Chaudhary begins chapter four by questioning photography’s affective appeal: ‘Just how much suffering needs to be made visible before we are moved to compassion?’ (p. 176). In the case of photographic reproduction of Indian famines, he answers, the quantity appears to be ‘infinite.’ In order to begin an analysis of how photography altered the grounds of sympathetic identification, Chaudhary draws on Adam Smith and Edmund Burke; he examines how sympathy is both an affect and a technology ‘that regulates our reaction to the other, to ourselves, and by extension to the social body at large’ (p. 173). Photography, however, alters the process of ‘mimetic sympathy’ – when one imagines oneself in the place of the other. Indeed, with famine photographs, which remind the spectator of his or her bodily limits, the production of sympathy for the emaciated victims is not guaranteed. Instead, this sensationally grotesque representation of the human body highlights the extreme difference between the well-nourished body of the spectator and the victim’s deprivation; such photographs do not generate identification, and thus, they do not ‘guarantee a referent for sympathetic mirroring’ (p. 186). Unlike textual narratives about suffering, these photographs do not have a clear referent for the viewer’s stirred sympathy: they are open-ended and offer a range of affective responses (shock, horror, or disgust) without providing anything to stabilize the viewer’s emotion.

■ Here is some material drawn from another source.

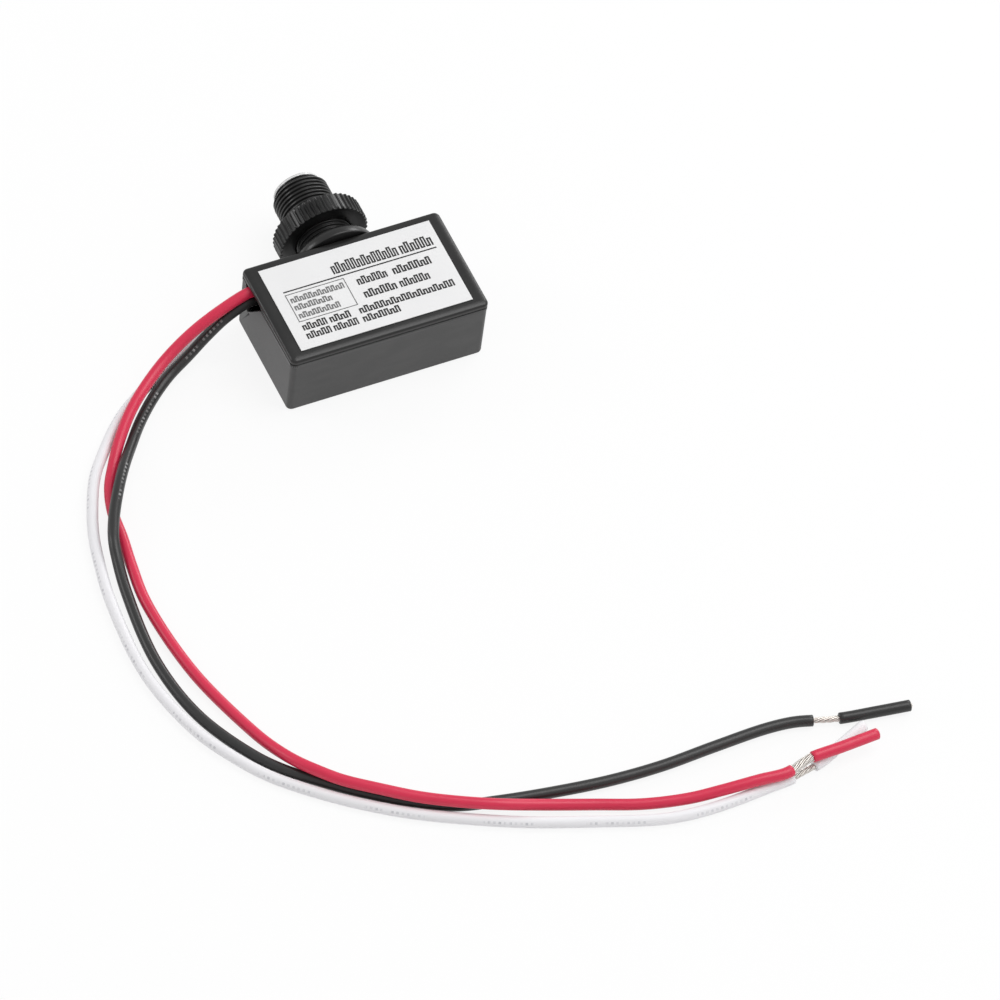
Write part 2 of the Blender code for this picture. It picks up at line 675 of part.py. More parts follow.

Afterimage grounds itself concretely in the body of scholarship dedicated to colonial photography in India. As I read this volume, however, I wondered about the possibility of transposing the study’s methodological and theoretical apparatus to less-studied colonial photographic archives; indeed, this complex illumination of the photographic practices of the British Raj might profitably be applied to other colonial environments, in which photography was an element of colonial power. The South Pacific colonial records of British, French and German imperialism are full of photographic representations that might benefit from a methodology influenced by Chaudhary’s Afterimage. We might, for example, problematize the sensual manipulation that is at work in photographs of 19th-century Tahiti. Chaudhary’s study seems to identify the preconditions for the relationship between the real syphilitic destruction of Polynesian bodies with the popularly disseminated photographs of lithe, bronzed, bare-chested young men and women in idyllic settings, who smile ambiguously towards the camera displaying their heavily tattooed skin. Chaudhary’s expert scholarship, while embedded in his own interest in colonial India, offers new avenues for the analysis of Western colonial archives far beyond the Subcontinent; indeed, his study posits novel modes of interpretation for the broader concept of photography’s entanglement with colonialism.
This work will not be of interest only to the obvious audience of historians of photography or of late imperialism, but also to those concerned with understanding how sensory practices are marginalized, repositioned and forged during the period of colonial modernity; as such, Afterimage can be read alongside Christopher Pinney’s The Coming of Photography in India (2008), Camera Indica: Social Life of Indian Photographs (1997), Elizabeth Edwards’ Raw Histories: Photographs, Anthropology and Museums (2001), and the essays collected in Visual Sense: The Cultural Reader (2008), Sensible Objects: Colonialism, Material Culture and the Senses (2006) and The Senses Still: Perception and Memory as Material Culture in Modernity (1994). These works prefigure Chaudhary’s study: they all, in their own manner, stress that ‘visual’ studies are moving into a broader domain as scholars engage with more than the disembodied eye of the beholder and consider a bodily engagement with the world. Chaudhary’s work not only exemplifies this new approach, but broadens its scope and signals a new place of departure for studies of colonialism, photography and visuality.